**THE TASK**
Among the lines below, keep only those from the one containing "The Blender code" through the one containing "(back - ARM_SHEET, back), (foot, rise", and reproduce them exactly.

Start of RAW DATA

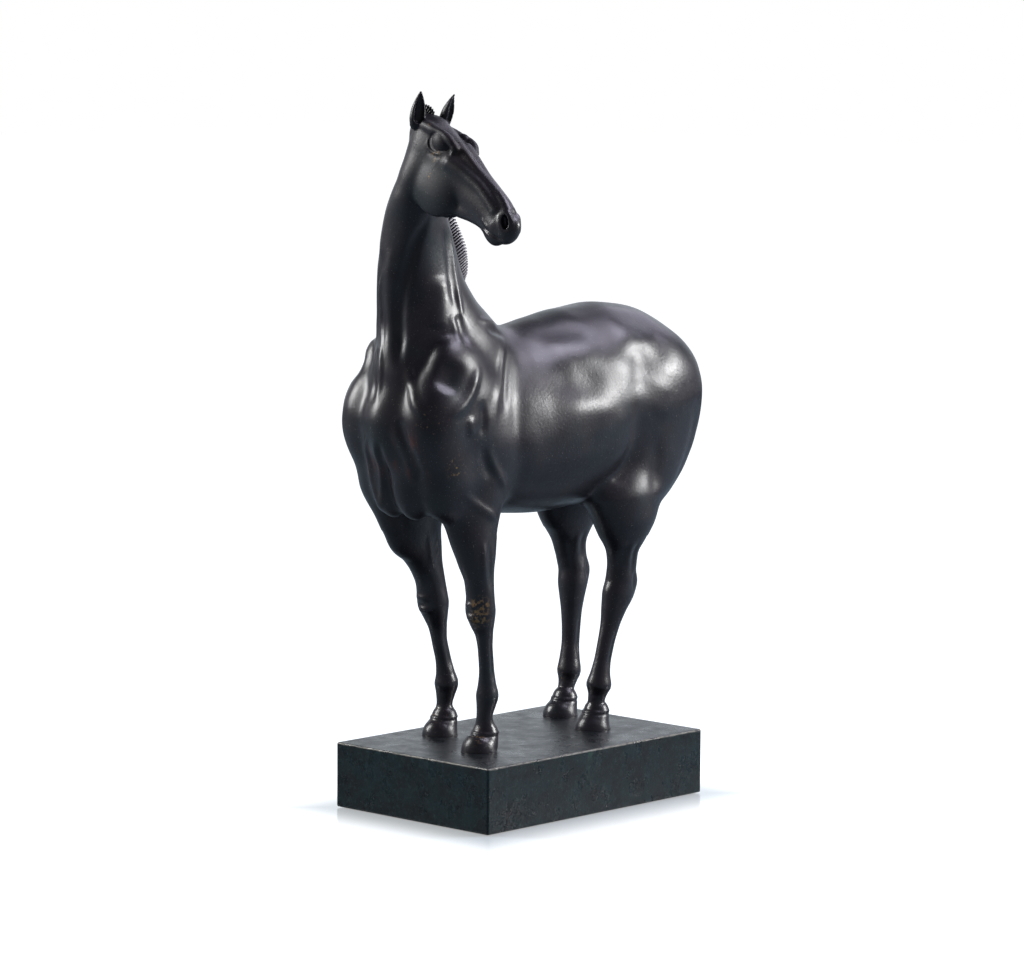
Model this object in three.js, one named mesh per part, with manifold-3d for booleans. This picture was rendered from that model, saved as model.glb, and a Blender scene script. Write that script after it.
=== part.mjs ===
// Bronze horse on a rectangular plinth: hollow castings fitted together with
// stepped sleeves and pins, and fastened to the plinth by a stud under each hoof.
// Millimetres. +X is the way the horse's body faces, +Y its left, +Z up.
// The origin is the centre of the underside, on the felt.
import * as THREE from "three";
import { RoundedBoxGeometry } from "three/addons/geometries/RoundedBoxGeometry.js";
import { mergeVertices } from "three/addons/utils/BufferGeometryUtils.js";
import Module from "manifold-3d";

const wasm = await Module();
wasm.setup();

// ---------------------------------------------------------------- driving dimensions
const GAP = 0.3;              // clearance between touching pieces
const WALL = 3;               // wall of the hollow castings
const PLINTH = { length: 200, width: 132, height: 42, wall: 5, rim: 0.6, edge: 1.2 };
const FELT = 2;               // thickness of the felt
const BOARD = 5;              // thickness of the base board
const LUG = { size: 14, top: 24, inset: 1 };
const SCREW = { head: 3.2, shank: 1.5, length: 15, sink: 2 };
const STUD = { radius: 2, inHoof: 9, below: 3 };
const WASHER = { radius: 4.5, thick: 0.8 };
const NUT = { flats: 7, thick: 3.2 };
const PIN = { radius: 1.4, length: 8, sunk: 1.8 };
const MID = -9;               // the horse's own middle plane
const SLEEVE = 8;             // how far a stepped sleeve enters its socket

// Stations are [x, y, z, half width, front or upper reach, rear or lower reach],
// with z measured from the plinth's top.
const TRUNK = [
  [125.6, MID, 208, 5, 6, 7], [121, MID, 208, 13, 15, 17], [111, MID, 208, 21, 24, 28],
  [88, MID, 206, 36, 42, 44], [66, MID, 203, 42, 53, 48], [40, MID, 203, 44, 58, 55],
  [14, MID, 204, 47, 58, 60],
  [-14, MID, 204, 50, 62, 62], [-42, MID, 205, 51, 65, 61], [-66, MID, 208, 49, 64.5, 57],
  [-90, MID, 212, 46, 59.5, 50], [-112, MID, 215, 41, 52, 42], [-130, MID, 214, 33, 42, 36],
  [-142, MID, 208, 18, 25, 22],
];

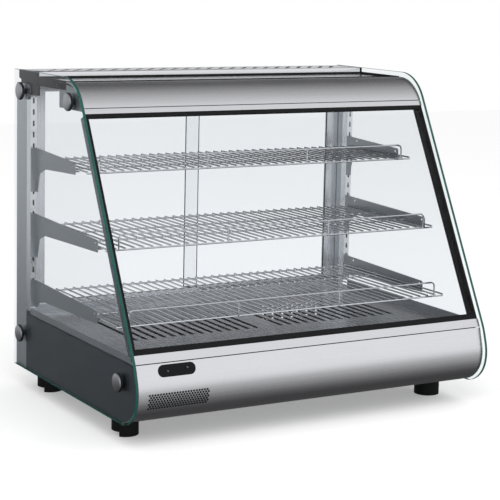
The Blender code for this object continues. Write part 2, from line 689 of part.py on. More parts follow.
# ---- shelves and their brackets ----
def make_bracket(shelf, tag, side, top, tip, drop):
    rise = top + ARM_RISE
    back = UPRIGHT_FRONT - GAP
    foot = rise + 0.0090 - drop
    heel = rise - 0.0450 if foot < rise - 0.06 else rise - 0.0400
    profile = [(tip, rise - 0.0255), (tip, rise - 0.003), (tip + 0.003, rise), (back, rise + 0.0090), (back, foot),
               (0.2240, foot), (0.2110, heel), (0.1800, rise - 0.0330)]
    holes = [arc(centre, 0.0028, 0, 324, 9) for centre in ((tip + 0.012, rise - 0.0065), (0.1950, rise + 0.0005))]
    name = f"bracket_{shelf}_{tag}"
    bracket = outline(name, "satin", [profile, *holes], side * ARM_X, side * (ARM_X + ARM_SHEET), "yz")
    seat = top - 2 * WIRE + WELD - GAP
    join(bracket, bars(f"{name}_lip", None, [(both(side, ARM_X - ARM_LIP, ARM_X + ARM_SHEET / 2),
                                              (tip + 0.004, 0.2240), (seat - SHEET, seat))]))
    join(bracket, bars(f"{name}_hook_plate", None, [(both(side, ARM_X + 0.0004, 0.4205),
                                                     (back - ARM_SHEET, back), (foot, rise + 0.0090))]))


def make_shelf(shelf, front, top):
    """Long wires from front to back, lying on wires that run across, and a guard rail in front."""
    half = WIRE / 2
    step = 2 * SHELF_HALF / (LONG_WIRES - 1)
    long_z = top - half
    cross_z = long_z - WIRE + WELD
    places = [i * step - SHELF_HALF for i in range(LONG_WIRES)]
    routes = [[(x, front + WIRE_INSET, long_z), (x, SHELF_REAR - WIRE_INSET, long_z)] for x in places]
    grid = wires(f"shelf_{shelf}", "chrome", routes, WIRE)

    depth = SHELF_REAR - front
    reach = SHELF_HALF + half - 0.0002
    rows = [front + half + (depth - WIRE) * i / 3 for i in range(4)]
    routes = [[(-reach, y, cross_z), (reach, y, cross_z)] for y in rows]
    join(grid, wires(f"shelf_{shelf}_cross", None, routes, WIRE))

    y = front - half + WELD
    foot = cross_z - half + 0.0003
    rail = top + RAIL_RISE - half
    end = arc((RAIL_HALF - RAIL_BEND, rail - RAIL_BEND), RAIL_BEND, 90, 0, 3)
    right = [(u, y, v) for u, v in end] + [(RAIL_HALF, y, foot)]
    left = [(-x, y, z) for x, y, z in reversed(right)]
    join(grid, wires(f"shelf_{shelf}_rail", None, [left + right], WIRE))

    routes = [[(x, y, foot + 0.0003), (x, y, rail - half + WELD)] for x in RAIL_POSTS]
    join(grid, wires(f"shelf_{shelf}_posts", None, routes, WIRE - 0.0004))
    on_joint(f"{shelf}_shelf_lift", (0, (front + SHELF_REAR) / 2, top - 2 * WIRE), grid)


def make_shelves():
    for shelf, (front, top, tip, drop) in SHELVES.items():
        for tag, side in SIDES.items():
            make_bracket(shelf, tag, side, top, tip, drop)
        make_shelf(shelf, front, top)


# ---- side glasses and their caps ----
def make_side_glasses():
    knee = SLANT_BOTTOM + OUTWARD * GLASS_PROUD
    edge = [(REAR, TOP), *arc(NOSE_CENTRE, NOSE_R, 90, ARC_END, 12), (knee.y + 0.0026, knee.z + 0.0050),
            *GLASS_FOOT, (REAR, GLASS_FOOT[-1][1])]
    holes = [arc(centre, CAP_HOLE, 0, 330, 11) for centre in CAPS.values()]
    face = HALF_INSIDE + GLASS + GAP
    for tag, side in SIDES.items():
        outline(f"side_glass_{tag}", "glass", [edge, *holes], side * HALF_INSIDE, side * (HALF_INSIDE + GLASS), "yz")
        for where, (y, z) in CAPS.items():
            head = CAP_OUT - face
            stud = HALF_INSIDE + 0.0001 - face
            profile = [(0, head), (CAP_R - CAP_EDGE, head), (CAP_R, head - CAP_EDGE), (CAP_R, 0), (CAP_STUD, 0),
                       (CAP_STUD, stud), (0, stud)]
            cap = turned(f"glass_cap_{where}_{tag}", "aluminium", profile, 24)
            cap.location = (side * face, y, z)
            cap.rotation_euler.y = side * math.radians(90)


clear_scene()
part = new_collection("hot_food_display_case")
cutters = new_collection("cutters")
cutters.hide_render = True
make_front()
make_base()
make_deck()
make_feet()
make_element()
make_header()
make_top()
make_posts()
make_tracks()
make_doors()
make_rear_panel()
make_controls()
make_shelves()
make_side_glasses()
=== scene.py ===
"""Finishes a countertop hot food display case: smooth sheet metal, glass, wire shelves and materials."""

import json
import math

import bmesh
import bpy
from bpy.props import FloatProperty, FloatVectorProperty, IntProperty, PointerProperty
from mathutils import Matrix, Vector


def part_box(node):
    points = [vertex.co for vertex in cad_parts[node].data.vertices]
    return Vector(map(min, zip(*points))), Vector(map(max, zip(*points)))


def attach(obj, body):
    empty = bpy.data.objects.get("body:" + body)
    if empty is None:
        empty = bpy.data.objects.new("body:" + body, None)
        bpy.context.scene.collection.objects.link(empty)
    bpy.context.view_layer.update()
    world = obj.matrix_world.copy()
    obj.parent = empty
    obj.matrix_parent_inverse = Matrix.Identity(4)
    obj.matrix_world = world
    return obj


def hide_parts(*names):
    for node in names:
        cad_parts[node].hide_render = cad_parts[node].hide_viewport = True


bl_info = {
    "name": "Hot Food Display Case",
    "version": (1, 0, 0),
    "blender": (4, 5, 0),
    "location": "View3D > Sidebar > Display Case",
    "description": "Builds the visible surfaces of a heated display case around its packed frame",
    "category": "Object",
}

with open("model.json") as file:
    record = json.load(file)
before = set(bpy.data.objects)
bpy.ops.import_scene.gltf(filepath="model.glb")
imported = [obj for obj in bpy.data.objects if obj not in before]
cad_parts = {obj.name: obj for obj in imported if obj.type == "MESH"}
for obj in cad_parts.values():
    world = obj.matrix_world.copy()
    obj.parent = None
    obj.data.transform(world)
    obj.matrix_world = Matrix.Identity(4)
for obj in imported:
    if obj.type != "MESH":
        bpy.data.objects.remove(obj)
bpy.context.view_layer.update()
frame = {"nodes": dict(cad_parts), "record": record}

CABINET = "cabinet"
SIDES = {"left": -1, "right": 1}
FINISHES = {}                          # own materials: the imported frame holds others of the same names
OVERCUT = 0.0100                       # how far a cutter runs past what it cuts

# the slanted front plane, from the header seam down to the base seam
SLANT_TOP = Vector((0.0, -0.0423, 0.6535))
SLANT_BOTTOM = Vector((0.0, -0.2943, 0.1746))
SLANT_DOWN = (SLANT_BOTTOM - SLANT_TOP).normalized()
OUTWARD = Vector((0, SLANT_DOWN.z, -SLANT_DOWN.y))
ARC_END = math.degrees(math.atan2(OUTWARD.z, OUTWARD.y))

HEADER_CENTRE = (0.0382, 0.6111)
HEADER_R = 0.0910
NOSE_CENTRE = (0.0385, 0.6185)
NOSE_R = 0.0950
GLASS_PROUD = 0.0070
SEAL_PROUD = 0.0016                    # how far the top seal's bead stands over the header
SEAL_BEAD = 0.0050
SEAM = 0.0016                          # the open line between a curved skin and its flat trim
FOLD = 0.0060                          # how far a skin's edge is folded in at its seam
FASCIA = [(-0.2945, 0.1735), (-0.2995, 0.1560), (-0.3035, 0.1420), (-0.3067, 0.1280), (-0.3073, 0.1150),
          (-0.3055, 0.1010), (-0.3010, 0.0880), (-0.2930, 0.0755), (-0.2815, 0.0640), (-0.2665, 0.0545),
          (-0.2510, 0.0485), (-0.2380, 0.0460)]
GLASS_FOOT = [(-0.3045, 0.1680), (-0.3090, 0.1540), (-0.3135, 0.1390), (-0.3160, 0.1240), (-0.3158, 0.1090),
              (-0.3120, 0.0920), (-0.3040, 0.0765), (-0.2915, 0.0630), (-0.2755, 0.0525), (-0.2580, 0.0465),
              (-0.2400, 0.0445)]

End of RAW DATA

**SOLUTION TO THE PROBLEM**
The Blender code for this object continues. Write part 2, from line 689 of part.py on. More parts follow.
# ---- shelves and their brackets ----
def make_bracket(shelf, tag, side, top, tip, drop):
    rise = top + ARM_RISE
    back = UPRIGHT_FRONT - GAP
    foot = rise + 0.0090 - drop
    heel = rise - 0.0450 if foot < rise - 0.06 else rise - 0.0400
    profile = [(tip, rise - 0.0255), (tip, rise - 0.003), (tip + 0.003, rise), (back, rise + 0.0090), (back, foot),
               (0.2240, foot), (0.2110, heel), (0.1800, rise - 0.0330)]
    holes = [arc(centre, 0.0028, 0, 324, 9) for centre in ((tip + 0.012, rise - 0.0065), (0.1950, rise + 0.0005))]
    name = f"bracket_{shelf}_{tag}"
    bracket = outline(name, "satin", [profile, *holes], side * ARM_X, side * (ARM_X + ARM_SHEET), "yz")
    seat = top - 2 * WIRE + WELD - GAP
    join(bracket, bars(f"{name}_lip", None, [(both(side, ARM_X - ARM_LIP, ARM_X + ARM_SHEET / 2),
                                              (tip + 0.004, 0.2240), (seat - SHEET, seat))]))
    join(bracket, bars(f"{name}_hook_plate", None, [(both(side, ARM_X + 0.0004, 0.4205),
                                                     (back - ARM_SHEET, back), (foot, rise + 0.0090))]))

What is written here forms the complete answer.